Tötung: Ärztin versäumte auf Probleme einzugehen - Verteidiger sieht hingegen Mitschuld beim Opfer

Mit Tränen in den Augen nutzte Psychiaterin Luise L. gestern ihr letztes Wort vor Gericht, um doch noch zu den Geschehnissen Stellung zu nehmen, die ihr eine Anklage wegen fahrlässiger Tötung eingebracht hatten. Es sei ihr eine "Herzensangelegenheit", Menschen zu helfen, und es tue ihr "außerordentlich" Leid, was passiert sei.

Am 2. Januar hatte sie einen Patienten entlassen, der abends zuvor gedroht hatte, seine Mutter zu töten. Eine Krankenschwester gab dem jungen Mann eine Wegbeschreibung vom Krankenhaus zur Wohnung der Mutter am Rothenburgsorter Weg mit. Wenig später war sie tatsächlich tot - erstochen vom eigenen Sohn.

Staatsanwalt Dirk Hartmann war in seinem Plädoyer von der Schuld der Ärztin überzeugt. "Sie hat nicht verhindert, dass ihr Patient, wie angekündigt, ferngesteuert seine Mutter tötete, so Hartmann. Die Tötungsabsichten seien der einzige Grund gewesen, weshalb Babak M. überhaupt in die Psychiatrie gekommen sei. Hartmann: "Die Rettungskette hat funktioniert, bis sie an verantwortungsvoller Stelle bei der Ärztin riss." Babak M. habe einen "Hilferuf" ausgesandt, er habe behandelt werden wollen. Luise L. habe ihm diese Hilfe verweigert, als sie auf die Probleme des jungen Mannes nicht eingegangen sei. Deshalb sei sie für dessen Handlung verantwortlich, befand der Staatsanwalt. "Es war kein Augenblicksversagen", meinte er und erinnerte daran, dass die Tat die Familie von Babak M. zerstört habe.

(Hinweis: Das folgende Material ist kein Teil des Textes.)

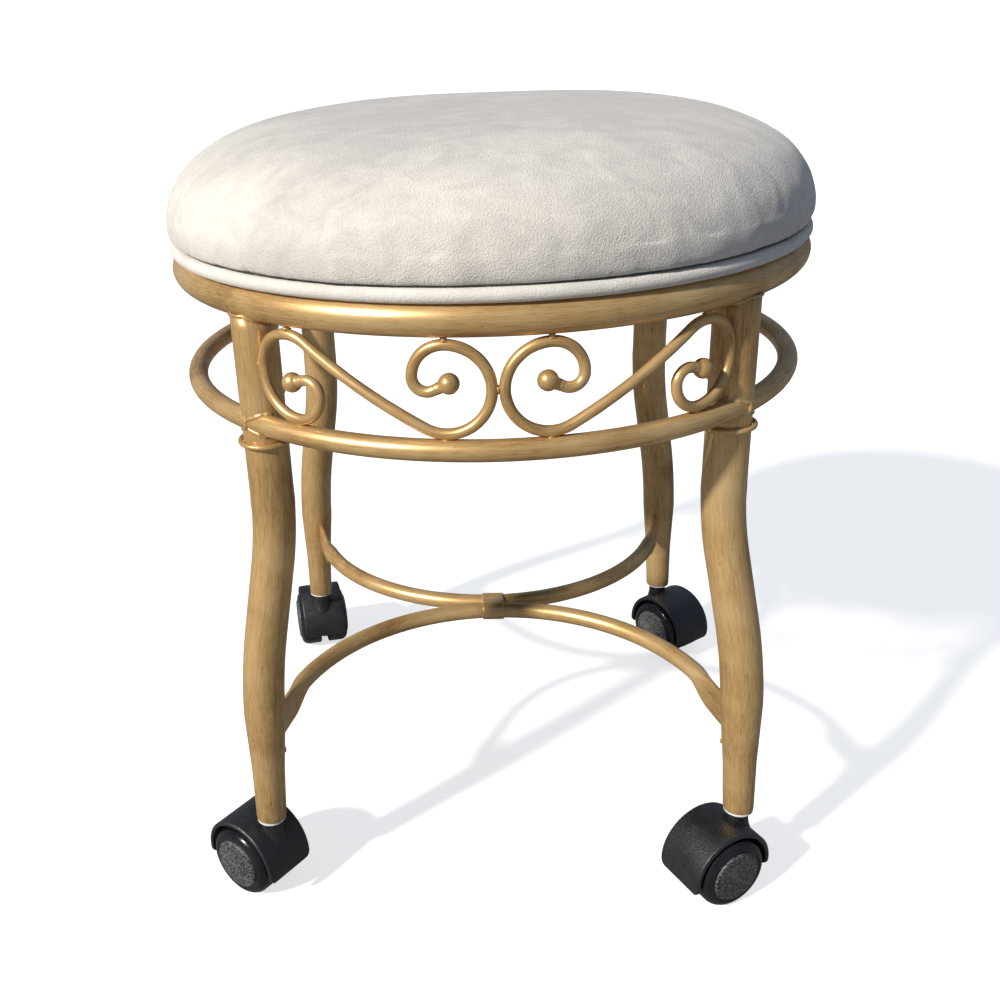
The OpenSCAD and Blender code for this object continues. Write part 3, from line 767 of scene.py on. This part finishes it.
def leg_tube(height):
    """Tube radius of a leg at a height: full down to the straight foot, then tapered in two straight
    runs."""
    return np.interp(height, [FOOT_Z, FOOT_Z + KNEE_UP, TAPER_Z], [FOOT_TUBE, KNEE_TUBE, LEG_R])


def leg(corner, gold):
    """A leg: tube swept down its centreline, coped to the seat ring at the top, drawn in towards the foot,
    and at the foot turned in round the caster's socket. The cope's height is the seat ring's centre less
    the root of its radius squared less the distance from its centreline squared."""
    az = AZIMUTH[corner]
    out = np.array([np.cos(az), np.sin(az), 0])
    across = np.array([-np.sin(az), np.cos(az), 0])
    height = LEG_LINE[:, 1]
    crease = 0.00022 * np.exp(-((height - BEND_Z + 0.004) / 0.004) ** 2)
    tube = leg_tube(height) + crease
    path = LEG_LINE[:, :1] * out + LEG_LINE[:, 1:] * UP
    ring = polar(around(44))
    rows = carried(path, across, tube[:, None, None] * ring)
    rho = np.hypot(rows[0, :, 0], rows[0, :, 1])
    under_ring = RING_Z - np.sqrt(np.maximum(RING_TUBE ** 2 - (rho - RING_R) ** 2, 0)) + 0.0003
    rows[0, :, 2] = np.minimum(LEG_TOP_Z, under_ring)
    t = unit(path[-1] - path[-2])
    inward = np.cross(t, across)
    lip_r = np.array([FOOT_TUBE - 0.0001, FOOT_TUBE - 0.0005, SOCKET_R, SOCKET_R])
    lip_up = np.array([0.0003, 0, 0, SOCKET_LEN])
    lip_at = path[-1] - lip_up[:, None] * t
    lip = lip_at[:, None] + lip_r[:, None, None] * (ring[:, :1] * across + ring[:, 1:] * inward)
    rows[-1] -= 0.0007 * t
    build("leg_tube_" + corner, [skin(np.concatenate([rows, lip]))], [gold], "frame",
          ("leg_" + corner,))


def collars(gold):
    """The wire collars: each a ring of wire round a leg, a little out of true, its two ends butted
    inside."""
    skins = []
    wire, ring_r = 0.0015, LEG_R + 0.0015 + 0.00025
    for number, corner in enumerate(CORNERS):
        a = around(64) + AZIMUTH[corner] + np.pi
        centre = LEG_TOP_R * np.array([*polar(AZIMUTH[corner]), 0]) + COLLAR_Z * UP
        tilt = 0.0004 * np.sin(a + 1.7 * number)
        path = centre + np.concatenate([ring_r * polar(a), tilt[:, None]], 1)
        off_butt = np.minimum(np.arange(64), 64 - np.arange(64)) / 64
        section = wire * (1 + 0.1 * np.exp(-(off_butt / 0.02) ** 2))[:, None, None] * polar(around(14))
        skins.append(skin(carried(path, UP, section, loop=True), loop=True))
    build("leg_wire_collars", skins, [gold], "frame", ("leg_collars",))


def weld_bead(path, outward, size, seed):
    """A bead of weld along a closed line: a thin tube whose size ripples like overlapped drops."""
    a = around(len(path))
    drops = 1 + 0.14 * np.abs(np.sin(9 * a + seed)) + 0.12 * ripple(a, seed, 2, 11)
    section = (size * drops)[:, None, None] * polar(around(10))
    return skin(carried(path, outward, section, loop=True), loop=True)


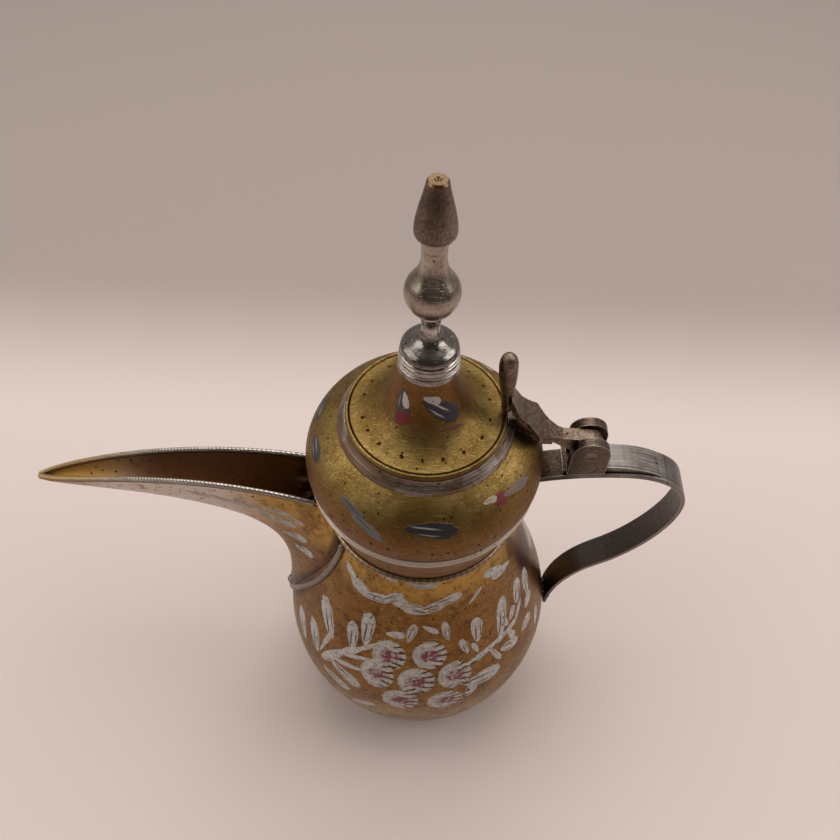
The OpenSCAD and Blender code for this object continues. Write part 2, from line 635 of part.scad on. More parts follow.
// The thumb piece is turned about its own leaning axis, grown by g
module thumb_solid(g) {
    flank = [[thumb_foot_r, 0.12 * thumb_l], [thumb_foot_r + 0.2, 0.42 * thumb_l],
        [thumb_r, 0.5 * thumb_l], [thumb_r, 0.8 * thumb_l]];
    top = [[thumb_r, 0.8 * thumb_l], [thumb_r, 0.93 * thumb_l], [0.72 * thumb_r, thumb_l], [0, thumb_l]];
    line = concat([[0.5 * thumb_foot_r, 0], [0.88 * thumb_foot_r, 0.03 * thumb_l]], curve(flank, 10), tail(curve(top, 8)));
    translate([thumb_foot[0], 0, thumb_foot[1]]) rotate([0, -thumb_lean, 0]) rotate_extrude($fn = 48)
        polygon(concat([[0, -g]], [for (p = line) [p[0] == 0 ? 0 : p[0] + g, p[1] + (p[1] == 0 ? -g : p[0] == 0 ? g : 0)]]));
}

module thumb_piece() {
    color(bronze) thumb_solid(0);
}

module lever_rivets() {
    head_z = -lid_t - 3 * seam;
    color(bronze) lever_rivet_places() {
        translate([0, 0, head_z]) cylinder(r = lever_rivet_r, h = 3.3 - head_z, $fn = 32);
        translate([0, 0, head_z - 0.8]) cylinder(r = lever_rivet_r + 0.9, h = 0.8, $fn = 32);
    }
}

bowl_shell();
base_disc();
collar_shell();
joint_ring();
mouth_hoop();
spout_shell();
spout_edge_wire();
handle_strap();
handle_rivets();
hinge_bracket();
hinge_pin();
lid_dome();
lid_plug();
lid_band();
lid_crown();
finial_cup();
finial_knop();
finial_tip();
finial_rod();
rod_washer();
rod_nut();
lid_lever();
thumb_piece();
lever_rivets();
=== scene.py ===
import json
import math

import bpy
from mathutils import Matrix, Vector


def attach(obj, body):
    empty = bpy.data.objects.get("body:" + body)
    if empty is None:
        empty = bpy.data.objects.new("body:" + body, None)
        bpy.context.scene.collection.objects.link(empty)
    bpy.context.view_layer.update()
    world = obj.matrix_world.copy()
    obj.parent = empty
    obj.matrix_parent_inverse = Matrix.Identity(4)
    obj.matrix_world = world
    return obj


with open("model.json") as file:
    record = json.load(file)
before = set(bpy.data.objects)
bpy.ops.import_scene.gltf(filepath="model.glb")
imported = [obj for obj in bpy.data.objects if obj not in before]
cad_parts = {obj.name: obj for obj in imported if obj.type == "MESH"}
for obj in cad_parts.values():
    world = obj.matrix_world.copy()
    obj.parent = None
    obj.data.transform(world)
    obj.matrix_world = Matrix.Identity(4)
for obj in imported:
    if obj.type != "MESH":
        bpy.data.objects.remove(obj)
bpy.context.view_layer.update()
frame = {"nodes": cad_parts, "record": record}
nodes = frame["nodes"]
scene = bpy.context.scene
MM = 0.001
SOFT = {"interpolation_type": "SMOOTHSTEP", "clamp": False}
COLOUR = {"data_type": "RGBA"}
# The camera stands above the pot's near side, turned a little about its own line of sight. Its focal length
# and its square frame are in pixels.
CAMERA_PLACE = (
    Matrix.Translation((-0.00228, -0.18623, 0.45053))
    @ Matrix.Rotation(math.radians(90 - 53.3), 4, "X")
    @ Matrix.Rotation(math.radians(2.37), 4, "Z")
)
FOCUS = 820
FRAME_SIZE = 840


def linear(code):
    """A colour written as sRGB hex, as linear red, green, blue and alpha."""
    parts = [int(code[i : i + 2], 16) / 255 for i in (0, 2, 4)]
    return [p / 12.92 if p <= 0.04045 else ((p + 0.055) / 1.055) ** 2.4 for p in parts] + [1.0]


def add(tree, kind, sockets=None, **settings):
    """Adds a node. A socket takes a hex colour, number, output, or node, whose first live output it uses."""
    node = tree.nodes.new(kind if kind.startswith("Node") else "ShaderNode" + kind)
    for key, value in settings.items():
        setattr(node, key, value)
    for key, value in (sockets or {}).items():
        if isinstance(value, bpy.types.Node):
            value = next(o for o in value.outputs if o.enabled)
        if isinstance(value, bpy.types.NodeSocket):
            tree.links.new(value, node.inputs[key])
        else:
            node.inputs[key].default_value = linear(value) if isinstance(value, str) else value
    return node


def new_finish(name):
    """An empty material, its tree, its Object coordinates in millimetres, and old metal's wear and painted
    corner shade on them.
    """
    made = bpy.data.materials.new(name)
    made.use_nodes = True
    tree = made.node_tree
    tree.nodes.clear()
    place = add(tree, "TexCoord").outputs["Object"]
    mm = add(tree, "VectorMath", {0: place, "Scale": 1 / MM}, operation="SCALE")
    return made, tree, mm, add(tree, "Group", {0: mm}, node_tree=old_metal_and_shade).outputs


def polish(tree, colour, metal, roughness, relief, depth):
    """Ends a material. The relief is bumped to a depth in millimetres."""
    bump = add(tree, "Bump", {"Strength": 1.0, "Distance": depth * MM, "Height": relief})
    skin = {"Base Color": colour, "Metallic": metal, "Roughness": roughness, "Normal": bump}
    add(tree, "OutputMaterial", {"Surface": add(tree, "BsdfPrincipled", skin)})


def new_group(name, inputs, outputs):
    """An empty node group whose sockets are named numbers, and the outputs and inputs at its two ends."""
    group = bpy.data.node_groups.new(name, "ShaderNodeTree")
    for way, keys in (("INPUT", inputs), ("OUTPUT", outputs)):
        for key in keys:
            kind = "NodeSocketVector" if key == "Place" else "NodeSocketFloat"
            group.interface.new_socket(key, in_out=way, socket_type=kind)
    return group, add(group, "NodeGroupInput").outputs


# ---------------------------------------------------------------- wear, painted corner shade and ornament shared by the finishes

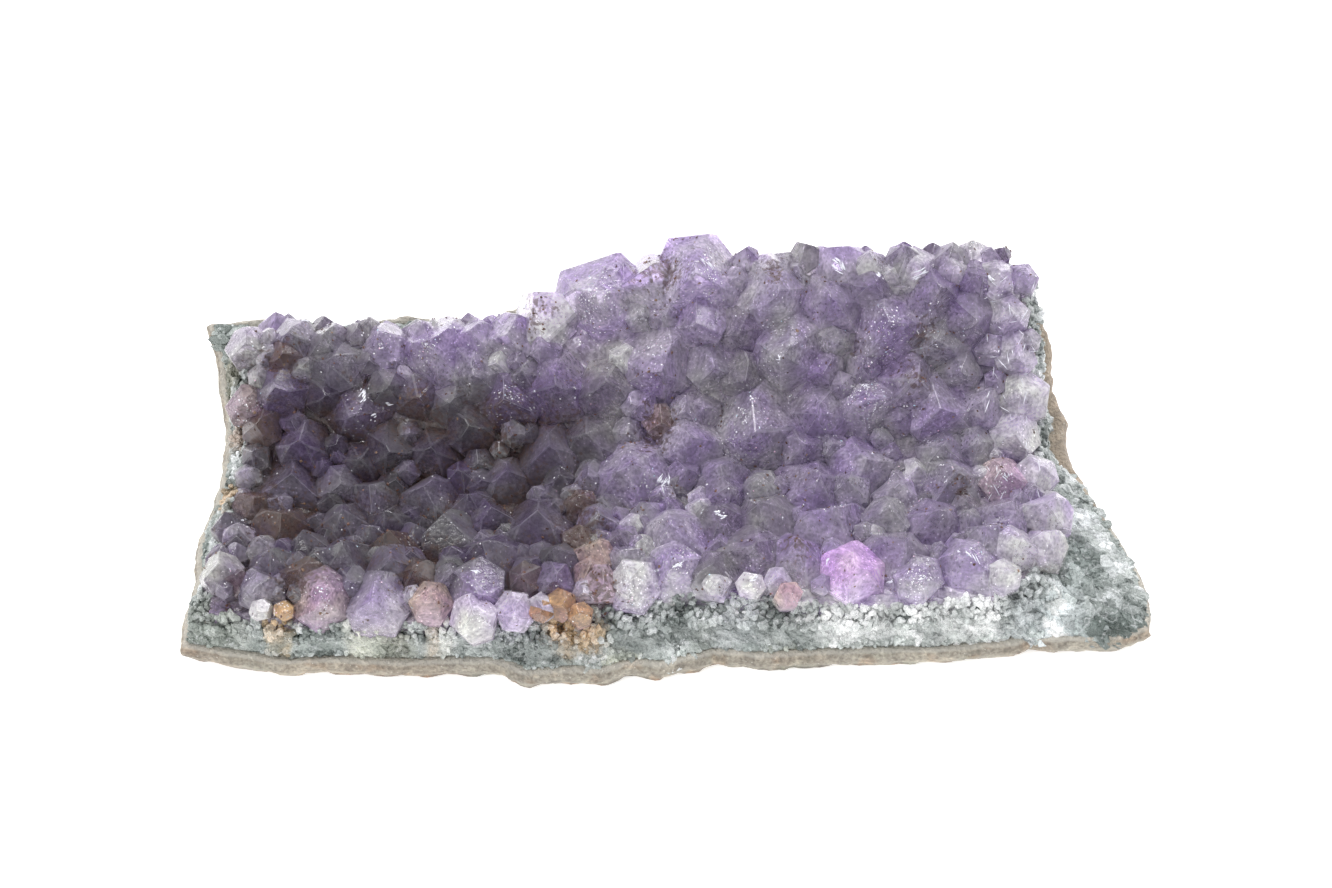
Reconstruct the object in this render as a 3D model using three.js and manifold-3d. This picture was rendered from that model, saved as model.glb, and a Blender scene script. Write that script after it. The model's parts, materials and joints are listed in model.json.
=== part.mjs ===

Rechtsanwältin Kristin Proppe-Jörgens, die die Familie vor Gericht vertrat, sprach von einer "Tragödie", die über die Familie hereingebrochen sei. "Wenn Frau L. tatsächlich nach dem Unterbringungsbeschluss für den Patienten fragte, ist das ein Zeichen dafür, dass sie gar nicht wusste, wen sie gehen lässt", sagte die Nebenklagevertreterin. Für sie ein Indiz der Oberflächlichkeit im Klinikbetrieb.

René T. Steinhäuser, neben Johannes Altenburg und Oliver Sahan einer der drei Verteidiger der Ärztin, benötigte eine Stunde, um sein Plädoyer vorzutragen. Sein Fazit: Hätte die Mutter von Babak M. die Chance genutzt, ihre Wohnung zu verlassen, würde sie noch leben. Sie hätte deshalb eine deutliche Mitschuld an dem Geschehen. Außerdem sei dadurch laut Steinhäuser ein Zusammenhang zwischen dem Pflichtverstoß der Ärztin und der Tat nicht gegeben. Deshalb könne man seine Mandantin dafür nicht zur Rechenschaft ziehen, so Steinhäuser. Er forderte einen Freispruch. Zudem warf er Gericht und Staatsanwaltschaft vor, mit Professor Dr. Hans-Ludwig Kröber einen Gutachter bestellt zu haben, der wegen seiner "Beliebigkeit der Aussagen" gerne gewählt werde. Es sei ein "fatales Signal", so Steinhäuser, wenn Ärzte künftig für so eine Art der Fahrlässigkeit verklagt werden, ein Verstoß gegen eine Unterbringung nicht bestraft werden würde. Das sei zum Nachteil von Patienten.

Die VII. Große Strafkammer kam nach zweieinhalbstündiger Beratung zu dem Entschluss, dass Luise L. die Verantwortung zu tragen hätte. Das Urteil ist noch nicht rechtskräftig, es kann noch Berufung dagegen eingelegt werden.